A block of data:
* * * * * * * * *
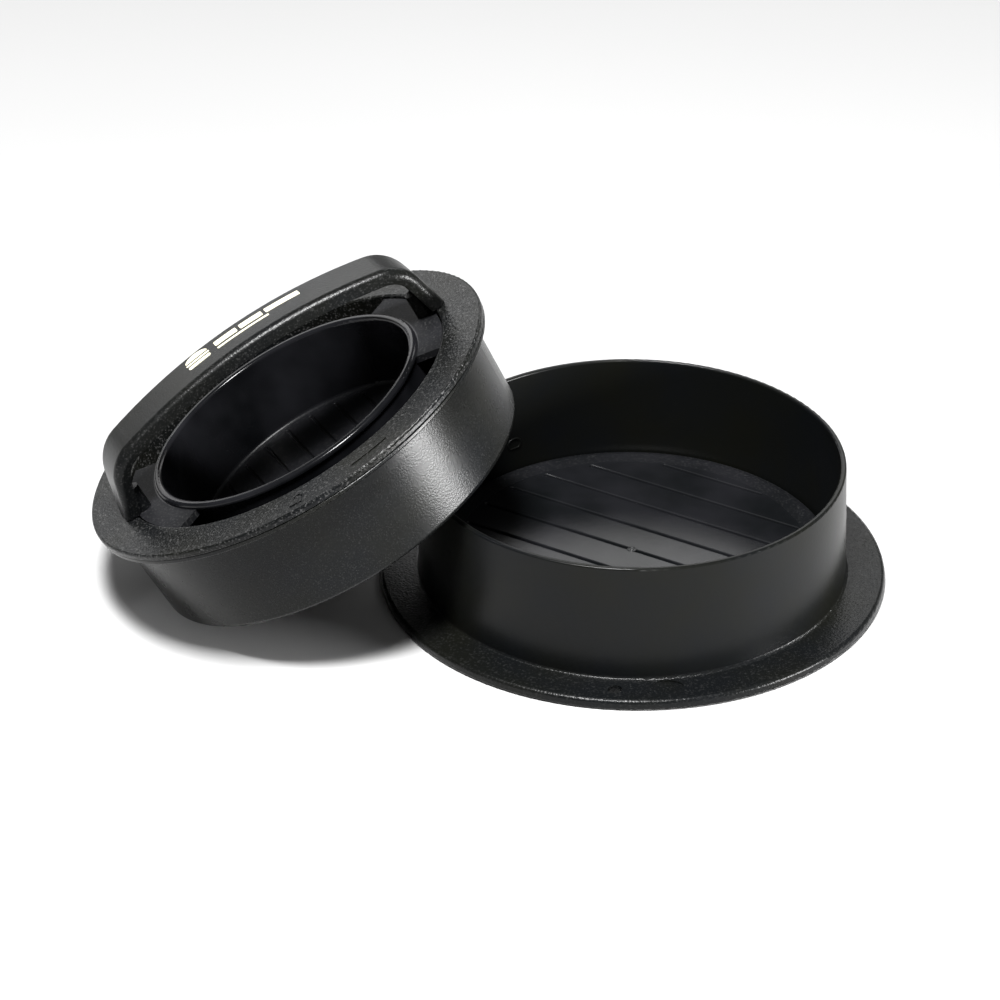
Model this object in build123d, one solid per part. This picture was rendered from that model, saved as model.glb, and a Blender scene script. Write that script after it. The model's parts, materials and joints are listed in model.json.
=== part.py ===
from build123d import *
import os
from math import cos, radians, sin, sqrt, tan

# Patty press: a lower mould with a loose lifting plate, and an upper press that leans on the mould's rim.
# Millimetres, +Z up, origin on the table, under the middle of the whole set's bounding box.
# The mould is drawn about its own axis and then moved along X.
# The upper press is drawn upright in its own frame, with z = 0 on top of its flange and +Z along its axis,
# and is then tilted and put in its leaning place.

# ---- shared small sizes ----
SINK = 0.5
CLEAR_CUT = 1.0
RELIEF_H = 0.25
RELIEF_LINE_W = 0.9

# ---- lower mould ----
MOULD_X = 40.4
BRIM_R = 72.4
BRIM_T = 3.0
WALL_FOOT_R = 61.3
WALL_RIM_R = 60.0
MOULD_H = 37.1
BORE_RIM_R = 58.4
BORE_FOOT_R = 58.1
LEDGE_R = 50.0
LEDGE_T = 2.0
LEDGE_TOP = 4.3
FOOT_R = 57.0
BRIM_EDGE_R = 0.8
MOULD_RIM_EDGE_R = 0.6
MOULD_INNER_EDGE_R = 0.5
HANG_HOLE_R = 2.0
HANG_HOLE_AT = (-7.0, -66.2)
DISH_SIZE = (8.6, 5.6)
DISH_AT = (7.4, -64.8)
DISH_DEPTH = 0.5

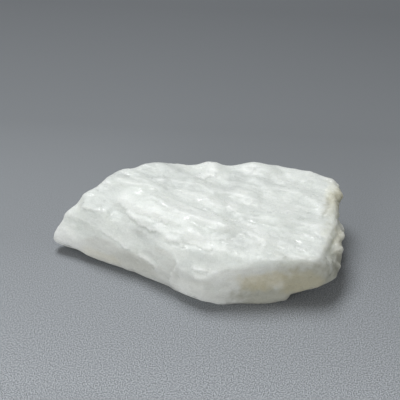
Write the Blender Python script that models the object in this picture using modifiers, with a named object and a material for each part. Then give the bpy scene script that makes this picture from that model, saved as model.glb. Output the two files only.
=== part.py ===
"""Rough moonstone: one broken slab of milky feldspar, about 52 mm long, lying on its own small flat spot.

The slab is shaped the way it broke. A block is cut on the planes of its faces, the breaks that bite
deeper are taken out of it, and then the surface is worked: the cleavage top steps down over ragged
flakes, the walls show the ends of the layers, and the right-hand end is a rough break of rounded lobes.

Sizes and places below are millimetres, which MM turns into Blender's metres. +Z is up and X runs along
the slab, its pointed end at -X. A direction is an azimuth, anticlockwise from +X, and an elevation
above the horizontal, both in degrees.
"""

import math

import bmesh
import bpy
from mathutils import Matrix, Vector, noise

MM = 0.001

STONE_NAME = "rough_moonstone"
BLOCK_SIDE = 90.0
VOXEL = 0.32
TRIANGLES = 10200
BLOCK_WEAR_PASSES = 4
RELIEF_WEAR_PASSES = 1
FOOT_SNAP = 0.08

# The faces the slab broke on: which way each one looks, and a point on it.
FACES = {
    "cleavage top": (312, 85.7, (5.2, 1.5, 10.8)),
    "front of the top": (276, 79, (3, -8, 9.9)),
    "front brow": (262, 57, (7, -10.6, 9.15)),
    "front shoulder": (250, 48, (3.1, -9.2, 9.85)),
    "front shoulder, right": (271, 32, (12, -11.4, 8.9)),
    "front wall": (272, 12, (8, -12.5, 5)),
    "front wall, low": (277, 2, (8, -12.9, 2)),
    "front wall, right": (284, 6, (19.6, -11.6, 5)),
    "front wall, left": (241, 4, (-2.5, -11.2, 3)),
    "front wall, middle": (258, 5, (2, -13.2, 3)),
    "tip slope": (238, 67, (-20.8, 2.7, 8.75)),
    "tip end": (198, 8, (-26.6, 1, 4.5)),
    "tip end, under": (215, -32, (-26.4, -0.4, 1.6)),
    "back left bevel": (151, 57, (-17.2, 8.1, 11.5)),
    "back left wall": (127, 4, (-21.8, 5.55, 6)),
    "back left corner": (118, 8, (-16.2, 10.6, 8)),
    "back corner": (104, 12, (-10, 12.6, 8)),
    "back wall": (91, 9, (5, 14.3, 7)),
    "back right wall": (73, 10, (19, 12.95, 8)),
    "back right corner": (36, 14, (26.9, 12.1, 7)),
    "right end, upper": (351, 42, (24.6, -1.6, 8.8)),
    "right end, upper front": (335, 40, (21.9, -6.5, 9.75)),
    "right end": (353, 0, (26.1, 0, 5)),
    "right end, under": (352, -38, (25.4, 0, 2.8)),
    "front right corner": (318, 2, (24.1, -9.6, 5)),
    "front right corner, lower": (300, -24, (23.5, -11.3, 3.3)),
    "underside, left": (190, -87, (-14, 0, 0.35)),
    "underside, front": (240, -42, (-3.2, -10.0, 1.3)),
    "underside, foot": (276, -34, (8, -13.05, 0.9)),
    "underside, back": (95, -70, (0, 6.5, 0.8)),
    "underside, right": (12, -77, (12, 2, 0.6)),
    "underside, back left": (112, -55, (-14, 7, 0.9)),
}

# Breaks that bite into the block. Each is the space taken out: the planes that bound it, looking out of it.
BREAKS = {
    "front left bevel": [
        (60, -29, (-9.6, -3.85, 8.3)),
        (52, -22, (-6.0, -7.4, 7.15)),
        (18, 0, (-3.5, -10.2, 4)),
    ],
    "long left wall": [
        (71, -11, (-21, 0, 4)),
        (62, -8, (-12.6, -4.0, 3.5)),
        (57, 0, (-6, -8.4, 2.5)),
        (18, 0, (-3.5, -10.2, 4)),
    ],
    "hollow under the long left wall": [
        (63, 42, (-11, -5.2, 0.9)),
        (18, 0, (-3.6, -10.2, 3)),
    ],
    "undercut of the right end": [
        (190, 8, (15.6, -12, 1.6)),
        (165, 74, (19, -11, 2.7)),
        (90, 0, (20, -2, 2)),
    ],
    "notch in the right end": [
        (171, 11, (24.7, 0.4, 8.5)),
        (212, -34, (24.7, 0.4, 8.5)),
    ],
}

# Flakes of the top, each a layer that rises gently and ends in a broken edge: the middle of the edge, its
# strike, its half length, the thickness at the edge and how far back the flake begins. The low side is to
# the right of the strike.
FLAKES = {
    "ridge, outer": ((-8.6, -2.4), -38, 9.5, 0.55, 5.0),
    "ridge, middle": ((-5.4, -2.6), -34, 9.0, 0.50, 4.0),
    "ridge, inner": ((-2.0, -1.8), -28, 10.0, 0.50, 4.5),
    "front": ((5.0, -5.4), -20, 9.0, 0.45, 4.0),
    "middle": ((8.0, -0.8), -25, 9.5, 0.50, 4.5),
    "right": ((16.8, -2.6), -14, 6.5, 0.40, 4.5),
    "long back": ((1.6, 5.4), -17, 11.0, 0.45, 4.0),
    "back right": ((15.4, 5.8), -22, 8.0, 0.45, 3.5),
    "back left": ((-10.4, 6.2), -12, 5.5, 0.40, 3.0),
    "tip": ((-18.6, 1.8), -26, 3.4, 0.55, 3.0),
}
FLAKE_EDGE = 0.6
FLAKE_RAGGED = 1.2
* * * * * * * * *
What you have to do:
Faithfully copy every entry, leaving nothing out.

Solution to the exercise:
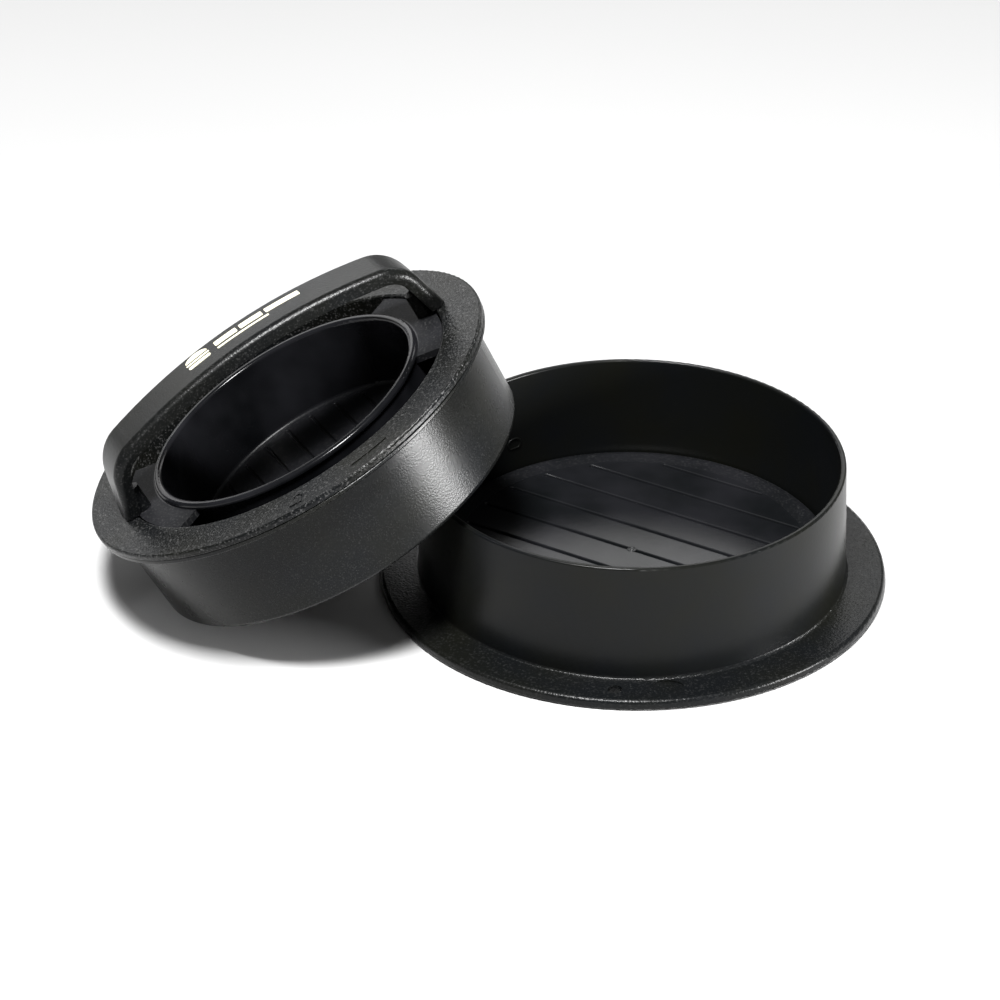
Model this object in build123d, one solid per part. This picture was rendered from that model, saved as model.glb, and a Blender scene script. Write that script after it. The model's parts, materials and joints are listed in model.json.
=== part.py ===
from build123d import *
import os
from math import cos, radians, sin, sqrt, tan

# Patty press: a lower mould with a loose lifting plate, and an upper press that leans on the mould's rim.
# Millimetres, +Z up, origin on the table, under the middle of the whole set's bounding box.
# The mould is drawn about its own axis and then moved along X.
# The upper press is drawn upright in its own frame, with z = 0 on top of its flange and +Z along its axis,
# and is then tilted and put in its leaning place.

# ---- shared small sizes ----
SINK = 0.5
CLEAR_CUT = 1.0
RELIEF_H = 0.25
RELIEF_LINE_W = 0.9

# ---- lower mould ----
MOULD_X = 40.4
BRIM_R = 72.4
BRIM_T = 3.0
WALL_FOOT_R = 61.3
WALL_RIM_R = 60.0
MOULD_H = 37.1
BORE_RIM_R = 58.4
BORE_FOOT_R = 58.1
LEDGE_R = 50.0
LEDGE_T = 2.0
LEDGE_TOP = 4.3
FOOT_R = 57.0
BRIM_EDGE_R = 0.8
MOULD_RIM_EDGE_R = 0.6
MOULD_INNER_EDGE_R = 0.5
HANG_HOLE_R = 2.0
HANG_HOLE_AT = (-7.0, -66.2)
DISH_SIZE = (8.6, 5.6)
DISH_AT = (7.4, -64.8)
DISH_DEPTH = 0.5

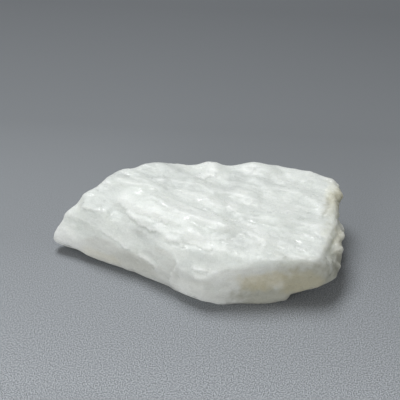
Write the Blender Python script that models the object in this picture using modifiers, with a named object and a material for each part. Then give the bpy scene script that makes this picture from that model, saved as model.glb. Output the two files only.
=== part.py ===
"""Rough moonstone: one broken slab of milky feldspar, about 52 mm long, lying on its own small flat spot.

The slab is shaped the way it broke. A block is cut on the planes of its faces, the breaks that bite
deeper are taken out of it, and then the surface is worked: the cleavage top steps down over ragged
flakes, the walls show the ends of the layers, and the right-hand end is a rough break of rounded lobes.

Sizes and places below are millimetres, which MM turns into Blender's metres. +Z is up and X runs along
the slab, its pointed end at -X. A direction is an azimuth, anticlockwise from +X, and an elevation
above the horizontal, both in degrees.
"""

import math

import bmesh
import bpy
from mathutils import Matrix, Vector, noise

MM = 0.001

STONE_NAME = "rough_moonstone"
BLOCK_SIDE = 90.0
VOXEL = 0.32
TRIANGLES = 10200
BLOCK_WEAR_PASSES = 4
RELIEF_WEAR_PASSES = 1
FOOT_SNAP = 0.08

# The faces the slab broke on: which way each one looks, and a point on it.
FACES = {
    "cleavage top": (312, 85.7, (5.2, 1.5, 10.8)),
    "front of the top": (276, 79, (3, -8, 9.9)),
    "front brow": (262, 57, (7, -10.6, 9.15)),
    "front shoulder": (250, 48, (3.1, -9.2, 9.85)),
    "front shoulder, right": (271, 32, (12, -11.4, 8.9)),
    "front wall": (272, 12, (8, -12.5, 5)),
    "front wall, low": (277, 2, (8, -12.9, 2)),
    "front wall, right": (284, 6, (19.6, -11.6, 5)),
    "front wall, left": (241, 4, (-2.5, -11.2, 3)),
    "front wall, middle": (258, 5, (2, -13.2, 3)),
    "tip slope": (238, 67, (-20.8, 2.7, 8.75)),
    "tip end": (198, 8, (-26.6, 1, 4.5)),
    "tip end, under": (215, -32, (-26.4, -0.4, 1.6)),
    "back left bevel": (151, 57, (-17.2, 8.1, 11.5)),
    "back left wall": (127, 4, (-21.8, 5.55, 6)),
    "back left corner": (118, 8, (-16.2, 10.6, 8)),
    "back corner": (104, 12, (-10, 12.6, 8)),
    "back wall": (91, 9, (5, 14.3, 7)),
    "back right wall": (73, 10, (19, 12.95, 8)),
    "back right corner": (36, 14, (26.9, 12.1, 7)),
    "right end, upper": (351, 42, (24.6, -1.6, 8.8)),
    "right end, upper front": (335, 40, (21.9, -6.5, 9.75)),
    "right end": (353, 0, (26.1, 0, 5)),
    "right end, under": (352, -38, (25.4, 0, 2.8)),
    "front right corner": (318, 2, (24.1, -9.6, 5)),
    "front right corner, lower": (300, -24, (23.5, -11.3, 3.3)),
    "underside, left": (190, -87, (-14, 0, 0.35)),
    "underside, front": (240, -42, (-3.2, -10.0, 1.3)),
    "underside, foot": (276, -34, (8, -13.05, 0.9)),
    "underside, back": (95, -70, (0, 6.5, 0.8)),
    "underside, right": (12, -77, (12, 2, 0.6)),
    "underside, back left": (112, -55, (-14, 7, 0.9)),
}

# Breaks that bite into the block. Each is the space taken out: the planes that bound it, looking out of it.
BREAKS = {
    "front left bevel": [
        (60, -29, (-9.6, -3.85, 8.3)),
        (52, -22, (-6.0, -7.4, 7.15)),
        (18, 0, (-3.5, -10.2, 4)),
    ],
    "long left wall": [
        (71, -11, (-21, 0, 4)),
        (62, -8, (-12.6, -4.0, 3.5)),
        (57, 0, (-6, -8.4, 2.5)),
        (18, 0, (-3.5, -10.2, 4)),
    ],
    "hollow under the long left wall": [
        (63, 42, (-11, -5.2, 0.9)),
        (18, 0, (-3.6, -10.2, 3)),
    ],
    "undercut of the right end": [
        (190, 8, (15.6, -12, 1.6)),
        (165, 74, (19, -11, 2.7)),
        (90, 0, (20, -2, 2)),
    ],
    "notch in the right end": [
        (171, 11, (24.7, 0.4, 8.5)),
        (212, -34, (24.7, 0.4, 8.5)),
    ],
}

# Flakes of the top, each a layer that rises gently and ends in a broken edge: the middle of the edge, its
# strike, its half length, the thickness at the edge and how far back the flake begins. The low side is to
# the right of the strike.
FLAKES = {
    "ridge, outer": ((-8.6, -2.4), -38, 9.5, 0.55, 5.0),
    "ridge, middle": ((-5.4, -2.6), -34, 9.0, 0.50, 4.0),
    "ridge, inner": ((-2.0, -1.8), -28, 10.0, 0.50, 4.5),
    "front": ((5.0, -5.4), -20, 9.0, 0.45, 4.0),
    "middle": ((8.0, -0.8), -25, 9.5, 0.50, 4.5),
    "right": ((16.8, -2.6), -14, 6.5, 0.40, 4.5),
    "long back": ((1.6, 5.4), -17, 11.0, 0.45, 4.0),
    "back right": ((15.4, 5.8), -22, 8.0, 0.45, 3.5),
    "back left": ((-10.4, 6.2), -12, 5.5, 0.40, 3.0),
    "tip": ((-18.6, 1.8), -26, 3.4, 0.55, 3.0),
}
FLAKE_EDGE = 0.6
FLAKE_RAGGED = 1.2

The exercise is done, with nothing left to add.